Conflito no Oriente Médio e Israel
Um dos temas tratados na declaração final da cúpula de chefes de Estado do BRICS é o conflito no Oriente Médio, com foco para a situação em Gaza e demais territórios da Palestina ocupada. Apesar de declarações fortes do governo brasileiro condenando as ações militares israelenses, Vieira não acredita que o rompimento das relações diplomáticas seja uma saída para a crise.
"Nós não rompemos relações diplomáticas porque acreditamos no diálogo e achamos que conversando, dialogando pelos canais diplomáticos é sempre melhor. Então não está em consideração romper relações", disse Vieira. "Romper relações não leva a nada, só leva ao acirramento da situação e pode levar a conflitos maiores na região."

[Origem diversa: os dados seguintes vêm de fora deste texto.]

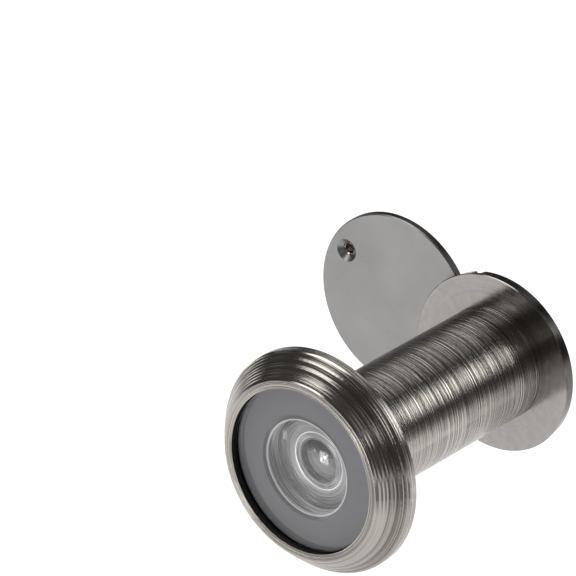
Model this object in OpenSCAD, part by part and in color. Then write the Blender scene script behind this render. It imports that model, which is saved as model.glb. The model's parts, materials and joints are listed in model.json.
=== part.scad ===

Na quinta-feira (24), o ministro Mauro Vieira deve participar das atividades da Cúpula do BRICS no formato Outreach, que inclui países convidados do grupo. Na edição deste ano, o BRICS Outreach deverá incluir delegações de Turquia, Venezuela, Bolívia, Armênia e Azerbaijão.
O chefe da delegação brasileira deve encerrar sua missão em Kazan por volta das 22h00 do horário local (16h00 no horário de Brasília), quando parte rumo à capital russa, Moscou.